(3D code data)
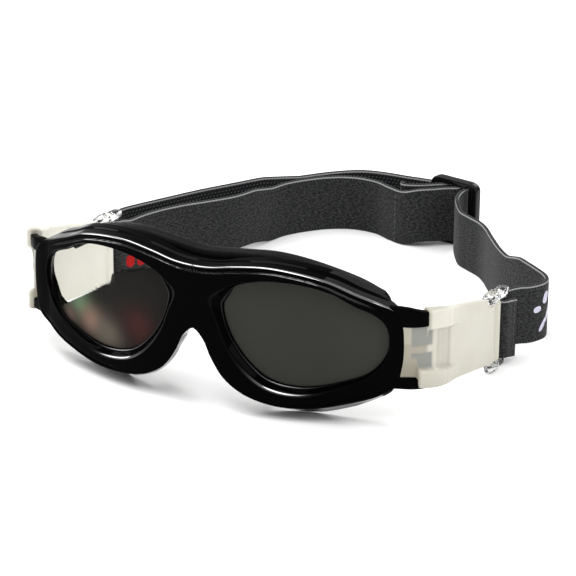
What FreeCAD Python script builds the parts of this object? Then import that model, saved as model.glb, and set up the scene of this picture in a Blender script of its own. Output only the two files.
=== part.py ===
"""Sports protective goggles: a wrapped one-piece front, two lenses, soft clip-on arms and an elastic strap.

Millimetres. +X is the wearer's left, +Y points back towards the head, +Z is up.
The shapes are drawn with the bridge at x = 0, y = 0, and the whole assembly is moved at the end so that the
origin lies under the middle of its footprint, at the level of the table that it stands on.
"""

import FreeCAD, Part
import math
import os

from FreeCAD import Vector

# ---- driving dimensions -------------------------------------------------------------------------

TABLE_Z = -0.5            # rims, rings and strap all rest at this height

WRAP_RADIUS = 135.0       # base curve of the front, about a vertical axis
WRAP_AXIS_Y = 133.7
FRAME_DEPTH = 8.0         # thickness of the front, measured along the wrap radius
CORNER_CUT = [(50.0, 22.5), (67.0, 15.0)]     # plan line along which its rear corners are cut flat

LENS_FRONT = 3.1          # depths below the front surface
LENS_THICK = 2.0
LENS_LAP = 1.1            # how far the lens reaches under the rim
BEVEL_DEPTH = 2.0
BEVEL_WIDTH = 1.8
SEAT_CLEARANCE = 0.1

CUSHION_GAP = 0.1         # between the front's back face and the cushions
CUSHION_DEPTH = 5.5
NOSE_PAD_DEPTH = 5.0

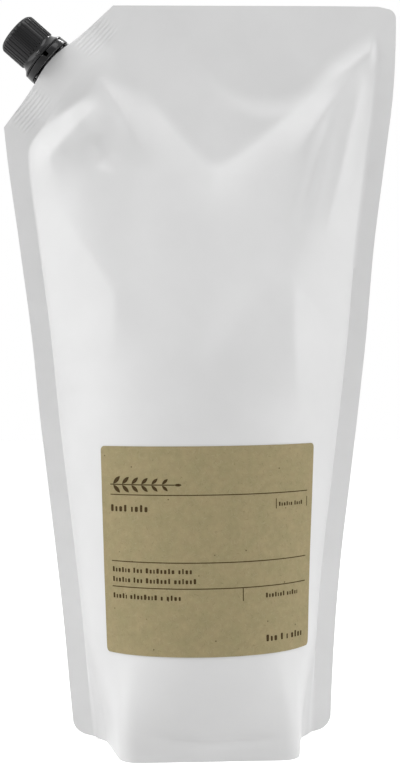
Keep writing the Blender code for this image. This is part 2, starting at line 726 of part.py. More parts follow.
def cap_outside():
    """The cap's outer section from its rim to its top, and which of its levels carry ribs."""
    rim = BAND_TOP + GAP
    profile = [(0.0, rim), (CAP_RIM_RADIUS, rim), (CAP_RIM_RADIUS, rim + CAP_RIM_HEIGHT)]
    flare = 3
    for index in range(1, flare + 1):
        share = index / flare
        z = rim + CAP_RIM_HEIGHT + (WAIST_HEIGHT - rim - CAP_RIM_HEIGHT) * share
        profile.append((WAIST_RADIUS + (CAP_RIM_RADIUS - WAIST_RADIUS) * (1.0 - share) ** 1.8, z))
    ribbed = [len(profile), len(profile) + 1]
    profile.append((GRIP_RADIUS, WAIST_HEIGHT + 0.5 * MM))
    profile.append((GRIP_RADIUS, CAP_TOP - CAP_TOP_ROUNDING))
    for angle in (35, 65, 90):
        turn = math.radians(angle)
        z = CAP_TOP - CAP_TOP_ROUNDING + CAP_TOP_ROUNDING * math.sin(turn)
        profile.append((GRIP_RADIUS - CAP_TOP_ROUNDING * (1.0 - math.cos(turn)), z))
    profile.append((0.0, CAP_TOP))
    return profile, ribbed


def make_cap(finish):
    """The ribbed screw cap, open below, with its thread inside."""
    profile, ribbed = cap_outside()

    def ribs(level, index):
        return RIB_HEIGHT if level in ribbed and index % 4 in (0, 1) else 0.0

    place = spout_matrix()
    cap = add_object("screw_cap", turned("screw_cap", profile, RIB_COUNT * 4, ribs), finish, place)
    rim = BAND_TOP + GAP
    inner = NECK_RADIUS + THREAD_DEPTH + GAP
    wide = CAP_RIM_RADIUS - CAP_WALL
    top = CAP_TOP - CAP_TOP_WALL
    hollow = [(0.0, rim - MM), (wide, rim - MM), (wide, rim + HOLLOW_STEP_BOTTOM)]
    hollow += [(inner, WAIST_HEIGHT - HOLLOW_STEP_TOP), (inner, top), (0.0, top)]
    cavity = cutter("cap_cavity", turned("cap_cavity", hollow, 36), place)
    boolean(cap, cavity, "DIFFERENCE")
    ridge = cutter("cap_thread", thread("cap_thread", inner, -1.0, 0.5), place)
    boolean(cap, ridge, "UNION")
    return cap


def make_disc(finish):
    """The sealing disc between the neck's lip and the cap."""
    radius = NECK_RADIUS + THREAD_DEPTH - 0.2 * MM
    bottom = NECK_LENGTH + GAP
    top = bottom + DISC_THICKNESS
    profile = [(0.0, bottom), (radius, bottom), (radius, top), (0.0, top)]
    return add_object("cap_disc", turned("cap_disc", profile, 32), finish, spout_matrix())


def main():
    clear_scene()
    film = material("film", FILM_COLOUR, 0.45)
    paper = material("paper", PAPER_COLOUR, 0.9)
    black = material("black_plastic", BLACK_COLOUR, 0.25)
    foam = material("foam", DISC_COLOUR, 0.7)
    make_pouch(film)
    make_label(paper)
    make_spout(black)
    make_band(black)
    make_cap(black)
    make_disc(foam)


main()
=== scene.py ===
"""Looks of the refill pouch: its film with folds, the kraft label, and the black spout, band and cap.

Metres, +Z up, the front faces -Y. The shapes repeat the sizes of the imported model.
"""

import math

import bmesh
import bpy
import numpy as np
from mathutils import Matrix, Vector


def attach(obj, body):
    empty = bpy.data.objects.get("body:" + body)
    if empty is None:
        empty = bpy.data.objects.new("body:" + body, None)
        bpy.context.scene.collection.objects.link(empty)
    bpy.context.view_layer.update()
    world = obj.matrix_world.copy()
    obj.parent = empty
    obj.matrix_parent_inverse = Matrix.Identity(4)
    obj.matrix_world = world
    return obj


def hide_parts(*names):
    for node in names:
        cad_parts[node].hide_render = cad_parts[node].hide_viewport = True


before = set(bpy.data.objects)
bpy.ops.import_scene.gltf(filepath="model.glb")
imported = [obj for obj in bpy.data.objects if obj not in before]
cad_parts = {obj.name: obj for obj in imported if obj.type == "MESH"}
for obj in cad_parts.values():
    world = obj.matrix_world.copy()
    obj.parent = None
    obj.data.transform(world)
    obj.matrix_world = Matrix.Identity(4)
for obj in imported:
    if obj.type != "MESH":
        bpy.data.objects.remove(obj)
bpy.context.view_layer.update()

MM = 0.001
GAP = 0.3 * MM

# The pouch: its outer sizes, then its outline and depth as shares of them, from the ground upwards
POUCH_HEIGHT = 293.0 * MM
POUCH_WIDTH = 160.0 * MM
POUCH_DEPTH = 84.4 * MM
HEIGHT_SHARES = np.array([0.0, 0.075, 0.147, 0.246, 0.341, 0.444, 0.539, 0.669, 0.802, 0.881, 0.959, 1.024])
HEIGHTS = POUCH_HEIGHT * HEIGHT_SHARES
LEFT_SHARES = np.array([0.618, 0.645, 0.669, 0.708, 0.749, 0.793, 0.828, 0.891, 0.958, 0.985, 1.0, 1.0])
RIGHT_SHARES = np.array([0.663, 0.674, 0.689, 0.720, 0.761, 0.805, 0.843, 0.885, 0.948, 0.985, 1.0, 1.0])
DEPTH_SHARES = np.array([0.936, 0.991, 1.0, 0.976, 0.922, 0.860, 0.791, 0.652, 0.438, 0.320, 0.190, 0.0])
LEFT_HALF = POUCH_WIDTH / 2 * LEFT_SHARES
RIGHT_HALF = POUCH_WIDTH / 2 * RIGHT_SHARES
HALF_DEPTH = POUCH_DEPTH / 2 * DEPTH_SHARES
FILM = 0.36 * MM
FIN_WIDTH = 7.5 * MM
TOP_ROUNDING = 4.0 * MM
TOP_MIDDLE_DROP = 0.3 * MM
TOP_SLANT = math.radians(0.9)
TOP_CORNER_CUTS = (12, 28, 45, 62, 78)
FIN_CORNER_CUTS = (12, 28, 45, 62, 74)

# The flat edges wave gently out of their plane
WAVE_HEIGHT = 0.5 * MM
WAVE_STEP = 38.0 * MM
WAVE_START = 45.0 * MM
WAVE_REACH = 25.0 * MM

# The base: its plan turns from an arc into a box with pinched fins, over a recess inside the skirt
BOX_FROM_HEIGHT = 46.0 * MM
BOX_FULL_HEIGHT = 6.0 * MM
BOX_SIDE_ANGLE = math.radians(80.0)
BOX_FIN_ANGLE = math.radians(30.0)
BOX_CORNER = (0.36, 0.56)
BOX_PINCH = (0.85, 1.0)
SKIRT_HEIGHT = 8.0 * MM
SAG_HEIGHT = 1.6 * MM
GUSSET_WALL = 0.5 * MM
GUSSET_TAPER = 40.0 * MM
# Steps inward, as shares of the room, each with its height as a share of the skirt's
GUSSET_LEVELS = [(0.0, 0.0), (0.0, 0.5), (0.0, 1.0), (0.02, 1.12), (0.06, 1.05), (0.14, 0.85)]
GUSSET_LEVELS += [(0.3, 0.5), (0.5, 0.25), (0.75, 0.06), (1.0, 0.0)]
FIN_CORNER_RADIUS = 7.0 * MM
FIN_FOOT_HEIGHT = 1.6 * MM

# The cut corner and the spout's place in it, from the pouch's widest side and from its top
SPOUT_TILT = math.radians(-49.0)
SPOUT_FROM_SIDE = 21.8 * MM
SPOUT_BELOW_TOP = 25.0 * MM
CUT_TOP_FROM_SIDE = 46.6 * MM
CUT_SIDE_FROM_SIDE = 2.8 * MM
CUT_SIDE_BELOW_TOP = 49.6 * MM
SPOUT_BASE = Vector((SPOUT_FROM_SIDE - POUCH_WIDTH / 2, 0.0, POUCH_HEIGHT - SPOUT_BELOW_TOP))
CUT_TOP = (CUT_TOP_FROM_SIDE - POUCH_WIDTH / 2, POUCH_HEIGHT)
CUT_SIDE = (CUT_SIDE_FROM_SIDE - POUCH_WIDTH / 2, POUCH_HEIGHT - CUT_SIDE_BELOW_TOP)
CUT_RISE = 1.25 * MM
CORNER_SEAL = 11.0 * MM
CORNER_BLEND = 4.0 * MM

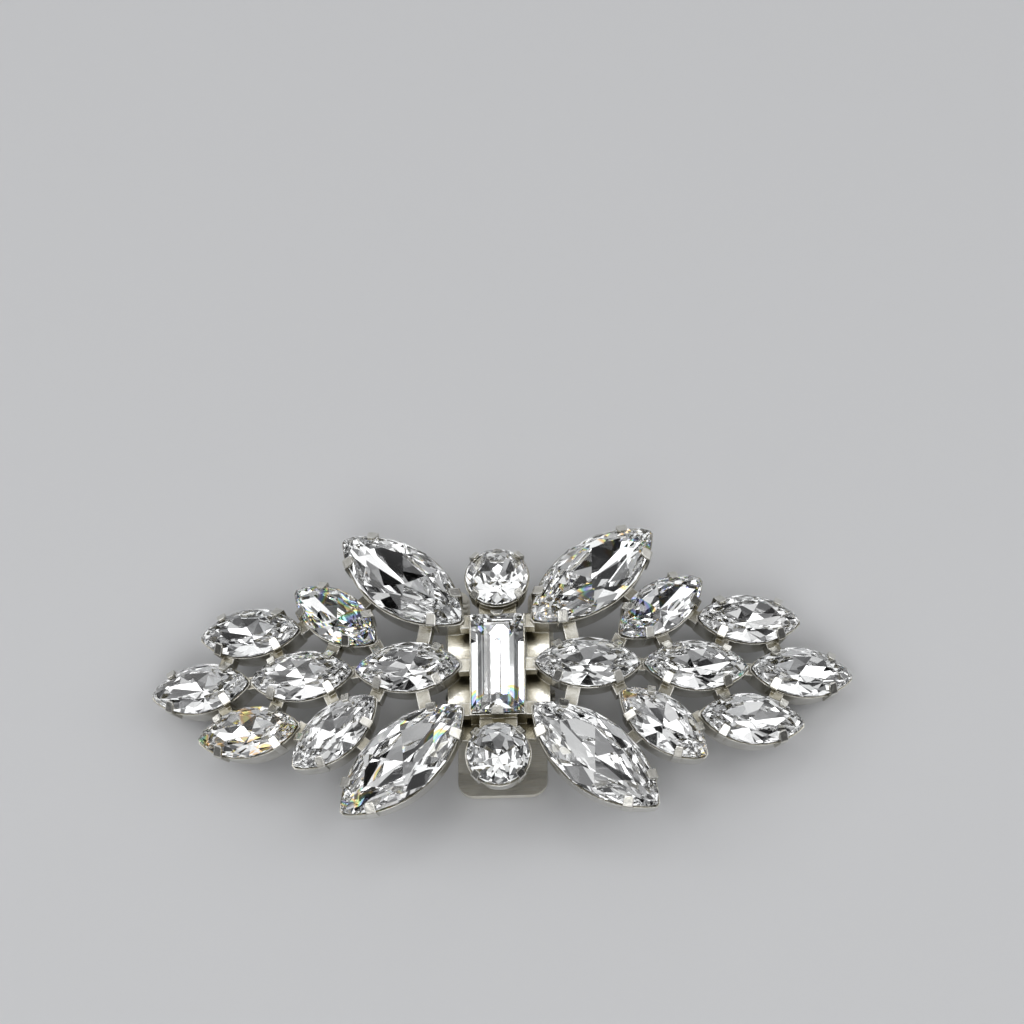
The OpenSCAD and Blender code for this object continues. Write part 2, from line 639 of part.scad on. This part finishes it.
module clip_spring() {
    n = len(wire_path);
    m = wire_sides;
    rings = [for (i = [0 : n - 1])
        let (a = wire_path[max(i - 1, 0)], b = wire_path[min(i + 1, n - 1)], along = (b - a) / norm(b - a))
        let (u = [1, 0, 0] - along.x * along, across = u / norm(u), out = cross(along, across))
        for (j = [0 : m - 1]) let (a = 360 * j / m)
            wire_path[i] + wire_d / 2 * (across * cos(a) + out * sin(a))];
    faces = concat([[for (j = [0 : m - 1]) j]], [[for (j = [m - 1 : -1 : 0]) (n - 1) * m + j]],
        [for (i = [0 : n - 2]) for (j = [0 : m - 1])
            [i * m + j, i * m + m + j, i * m + m + (j + 1) % m, i * m + (j + 1) % m]]);
    color("dimgray") translate([0, -pin_y, lift + pin_z]) polyhedron(rings, faces);
}

setting_frame();
for (b = boats) seat(b) boat_stone(b[1]);
for (r = rounds) on_arch(r[1] * round_p) round_stone();
on_arch([0, 0]) bar_stone();
clip_lever();
hinge_pin();
clip_spring();
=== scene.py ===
# %% [markdown]
# # A shoe buckle of clear cut stones
# The buckle is an arched spray of glass stones in claw-set cups, with a sprung clip behind.
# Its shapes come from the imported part: cups, claws, cut stones, plate, lever and pin are already there.
# This script gives them their looks, puts a smooth wire in the place of the faceted spring, and lights
# the whole for a picture. Lengths are in metres, in the part's own frame.

# %% Load the part
import json
import math
import bpy
from mathutils import Matrix, Vector


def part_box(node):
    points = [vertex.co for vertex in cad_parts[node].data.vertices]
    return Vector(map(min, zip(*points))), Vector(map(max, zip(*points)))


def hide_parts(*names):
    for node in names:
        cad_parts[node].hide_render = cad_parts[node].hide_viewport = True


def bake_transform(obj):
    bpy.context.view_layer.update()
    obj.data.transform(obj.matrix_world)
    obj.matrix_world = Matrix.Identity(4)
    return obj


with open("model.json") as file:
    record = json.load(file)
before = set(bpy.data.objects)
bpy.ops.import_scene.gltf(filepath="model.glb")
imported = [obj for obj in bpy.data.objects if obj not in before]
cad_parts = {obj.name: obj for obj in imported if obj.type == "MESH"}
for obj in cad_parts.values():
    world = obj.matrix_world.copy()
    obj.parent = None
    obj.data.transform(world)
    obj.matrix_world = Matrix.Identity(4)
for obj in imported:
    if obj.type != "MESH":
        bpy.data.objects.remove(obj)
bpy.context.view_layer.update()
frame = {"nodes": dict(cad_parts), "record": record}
nodes = frame["nodes"]
MM = 0.001

# %% [markdown]
# ## Colours and shader nodes
# A colour is given as an sRGB code, and the renderer needs the linear value. One function turns
# one into the other, so every colour below can be read as it looks. Materials could be built with a
# function for each kind of node, but one helper that adds any node with its settings, its links and the
# stops of its colour ramp keeps each material to a few lines that read like the node graph. A noise texture
# repeats about once in 1 / scale, so each scale below is one over a real size.

# %% Helpers for materials
def linear(code):
    parts = [int(code[i:i + 2], 16) / 255 for i in (1, 3, 5)]
    return [c / 12.92 if c <= 0.04045 else ((c + 0.055) / 1.055) ** 2.4 for c in parts] + [1]


def add(tree, kind, settings=(), inputs=(), stops=()):
    node = tree.nodes.new("ShaderNode" + kind)
    for key, value in dict(settings).items():
        setattr(node, key, value)
    for key, value in dict(inputs).items():
        if isinstance(value, bpy.types.NodeSocket):
            tree.links.new(value, node.inputs[key])
        else:
            node.inputs[key].default_value = value
    if stops:
        points = node.color_ramp.elements
        points.remove(points[1])
        points[0].position = stops[0][0]
        points[0].color = linear(stops[0][1])
        for place, code in stops[1:]:
            points.new(place).color = linear(code)
    return node


def material(name, **values):
    made = bpy.data.materials.new(name)
    made.use_nodes = True
    shader = made.node_tree.nodes["Principled BSDF"]
    for key, value in values.items():
        shader.inputs[key.replace("_", " ")].default_value = value
    return made, made.node_tree, shader


print("a mid grey is", [round(c, 3) for c in linear("#808080")])

# %% [markdown]
# ## Silver plate on soldered brass
# The cups, claws, links and plate of the real buckle are stamped brass, soldered and then silver plated.
# The plate is brightest on the rims and the edges of the claws, where fingers and cloth rub it, and it is
# warmer and duller down between the cups, where polishing can't reach and air has yellowed it. A plain
# shiny metal would miss that. Its colour also grows darker in the hollows: that darkening is partly
# tarnish and partly painted shade, added to the shade the renderer casts itself. So the colour and the
# roughness follow how enclosed a spot is and how near it is to an edge, and patches of about a millimetre
# break both up. An edge is found by comparing the face's own direction with a rounded one. A fine bump
# stands for the wavy skin of the solder, and rounded shading on the edges stands for the soft edge that
# stamping leaves.

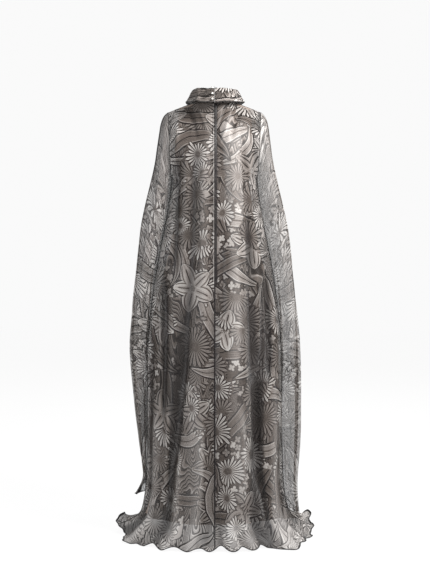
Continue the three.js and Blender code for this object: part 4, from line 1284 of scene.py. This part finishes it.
tapeObject = bpy.data.objects.get("back_zip")
if tapeObject:
    tapeObject.data.materials.clear()
    tapeObject.data.materials.append(looks["tape"])

closure = {
    "radius": 3.5, "across": -7.5, "rows": [5.15, 6.6, 7.55], "seat": 0.4, "reach": 9.5, "cord": 0.65,
    "loopRadius": 4.9, "mouth": 0.9, "footHalf": 1.6, "arch": 0.35,
    "plyOffset": 0.3, "plyRadius": 0.42, "plyTwist": 1.15,
}
pearl = {"rings": 16, "around": 28, "flat": 0.96, "dimple": 0.14, "dimpleWide": 0.22, "ripple": 0.012}


def unit(vector):
    return vector / np.linalg.norm(vector)


def onCollar(across, row, off):
    # a point off the collar's face: across is measured from the slit's middle
    angle = np.asarray(math.asin(across / (neck["half"] + float(along(collarFold["out"], np.asarray(row))))))
    step = 1e-3
    du = collarMiddle(angle + step, np.asarray(row)) - collarMiddle(angle - step, np.asarray(row))
    dv = collarMiddle(angle, np.asarray(row + step)) - collarMiddle(angle, np.asarray(row - step))
    return collarMiddle(angle, np.asarray(row)) + unit(np.cross(dv, du)) * (collarFold["wall"] / 2 + off)


def pearlMesh(name, centre, facing, radius):
    # a ball turned on a lathe, a little flat at the poles, with the dimple of its sewing eye
    around = pearl["around"]
    profile = []
    for turn in np.linspace(0, math.pi, pearl["rings"] + 1):
        dent = pearl["dimple"] * math.exp(-(((turn - math.pi) / pearl["dimpleWide"]) ** 2))
        profile.append((math.sin(turn) * radius, math.cos(turn) * radius * pearl["flat"] + dent * radius))
    axis = unit(facing)
    side = unit(np.cross(axis, [0, 0, 1.0]))
    other = np.cross(axis, side)
    vertices, faces = [], []
    for out, up in profile[1:-1]:
        for turn in np.arange(around) * 2 * math.pi / around:
            wave = 1 + pearl["ripple"] * math.sin(3 * turn + up)
            vertices.append(centre + axis * up + (side * math.cos(turn) + other * math.sin(turn)) * out * wave)
    top, bottom, last = len(vertices), len(vertices) + 1, len(vertices) - around
    vertices += [centre + axis * profile[0][1], centre + axis * profile[-1][1]]
    for j in range(around):
        beyond = (j + 1) % around
        for first in range(0, last, around):
            faces.append((first + j, first + around + j, first + around + beyond, first + beyond))
        faces += [(top, j, beyond), (bottom, last + beyond, last + j)]
    mesh = bpy.data.meshes.new(name)
    mesh.from_pydata(toMetres(np.array(vertices)).tolist(), [], faces)
    mesh.update()
    return mesh


def facesOut(mesh):
    work = bmesh.new()
    work.from_mesh(mesh)
    bmesh.ops.recalc_face_normals(work, faces=work.faces)
    work.to_mesh(mesh)
    work.free()
    mesh.shade_smooth()


def loopPath(ball, foot, sideways, upward, face):
    # from the foot, where the loop is sewn down, round the ball and back
    turns = np.linspace(closure["mouth"], 2 * math.pi - closure["mouth"], 40)
    ring = [ball + (sideways * math.cos(t) + upward * math.sin(t)) * closure["loopRadius"] for t in turns]

    def leg(a, b, shares):
        return [mix(a, b, t) + face * closure["arch"] * math.sin(t * math.pi) for t in shares]

    shares, apart = np.linspace(0, 1, 7), upward * closure["footHalf"]
    return np.array(leg(foot + apart, ring[0], shares[:-1]) + ring + leg(ring[-1], foot - apart, shares[1:]))


def layPlies(path, lift):
    # two plies laid round each other
    way = np.gradient(path, axis=0)
    cross = np.cross(way / np.linalg.norm(way, axis=1, keepdims=True), lift)
    fine, whole = np.linspace(0, len(path) - 1, 150), np.arange(len(path))

    def refine(rows):
        return np.stack([np.interp(fine, whole, rows[:, k]) for k in range(3)], axis=1)

    line, swing = refine(path), refine(cross)
    turns = [(fine * closure["plyTwist"] + phase)[:, None] for phase in (0, math.pi)]
    return [line + (swing * np.cos(turn) + lift * np.sin(turn)) * closure["plyOffset"] for turn in turns]


for number, row in enumerate(closure["rows"], 1):
    ball = onCollar(closure["across"], row, closure["seat"] + closure["radius"])
    foot = onCollar(closure["reach"], row, closure["cord"] + closure["seat"])
    face = onCollar(0, row, 1) - onCollar(0, row, 0)
    sideways = foot - ball
    sideways = unit(sideways - face * (sideways @ face) / (face @ face))
    upward = unit(np.cross(sideways, face))
    mesh = pearlMesh(f"pearlButton{number}", ball, face, closure["radius"])
    facesOut(mesh)
    addPiece(f"pearlButton{number}", mesh, looks["pearl"], [f"collar_button_{number}"])
    plies = layPlies(loopPath(ball, foot, sideways, upward, face), unit(face))
    runAlong(f"cordLoop{number}", plies, cordNodes, looks["cord"], "cord", [f"collar_loop_{number}"],
             Radius=closure["plyRadius"] / 1000, Sides=7)
print("zip, buttons and loops made")
# ---- floor and surroundings

studio = {"sky": 0.955, "soft": 0.34, "floorColour": 0.09, "floorGlow": 0.907, "floorHalf": 9}

floorMesh = bpy.data.meshes.new("studioFloor")
half = studio["floorHalf"]
corners = [(x, y, floorHeight) for x, y in ((-half, -half), (half, -half), (half, half), (-half, half))]
floorMesh.from_pydata(corners, [], [(0, 1, 2, 3)])
floor = bpy.data.objects.new("studioFloor", floorMesh)
bpy.context.collection.objects.link(floor)
floorMaterial, floorTree, floorShader = newMaterial("paleFloor", 0.8, 0.1)
white = (1, 1, 1, 1)
feedAll(floorTree, floorShader, {
    "Base Color": (studio["floorColour"],) * 3 + (1,),
    "Emission Color": white, "Emission Strength": studio["floorGlow"],
})
floorMesh.materials.append(floorMaterial)

world = bpy.data.worlds.new("studio")
world.use_nodes = True
worldTree = world.node_tree
seen = worldTree.nodes.new("ShaderNodeLightPath").outputs["Is Camera Ray"]
strength = blendOf(worldTree, studio["soft"], studio["sky"], seen)
feedAll(worldTree, worldTree.nodes["Background"], {"Color": white, "Strength": strength})
bpy.context.scene.world = world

Exercise task:
Among the lines above, find the one with "rings = [for (i = [0 : n - 1])" and the one with "points = [vertex.co". Quote both and everything between them, exactly.

Solution:
    rings = [for (i = [0 : n - 1])
        let (a = wire_path[max(i - 1, 0)], b = wire_path[min(i + 1, n - 1)], along = (b - a) / norm(b - a))
        let (u = [1, 0, 0] - along.x * along, across = u / norm(u), out = cross(along, across))
        for (j = [0 : m - 1]) let (a = 360 * j / m)
            wire_path[i] + wire_d / 2 * (across * cos(a) + out * sin(a))];
    faces = concat([[for (j = [0 : m - 1]) j]], [[for (j = [m - 1 : -1 : 0]) (n - 1) * m + j]],
        [for (i = [0 : n - 2]) for (j = [0 : m - 1])
            [i * m + j, i * m + m + j, i * m + m + (j + 1) % m, i * m + (j + 1) % m]]);
    color("dimgray") translate([0, -pin_y, lift + pin_z]) polyhedron(rings, faces);
}

setting_frame();
for (b = boats) seat(b) boat_stone(b[1]);
for (r = rounds) on_arch(r[1] * round_p) round_stone();
on_arch([0, 0]) bar_stone();
clip_lever();
hinge_pin();
clip_spring();
=== scene.py ===
# %% [markdown]
# # A shoe buckle of clear cut stones
# The buckle is an arched spray of glass stones in claw-set cups, with a sprung clip behind.
# Its shapes come from the imported part: cups, claws, cut stones, plate, lever and pin are already there.
# This script gives them their looks, puts a smooth wire in the place of the faceted spring, and lights
# the whole for a picture. Lengths are in metres, in the part's own frame.

# %% Load the part
import json
import math
import bpy
from mathutils import Matrix, Vector


def part_box(node):
    points = [vertex.co for vertex in cad_parts[node].data.vertices]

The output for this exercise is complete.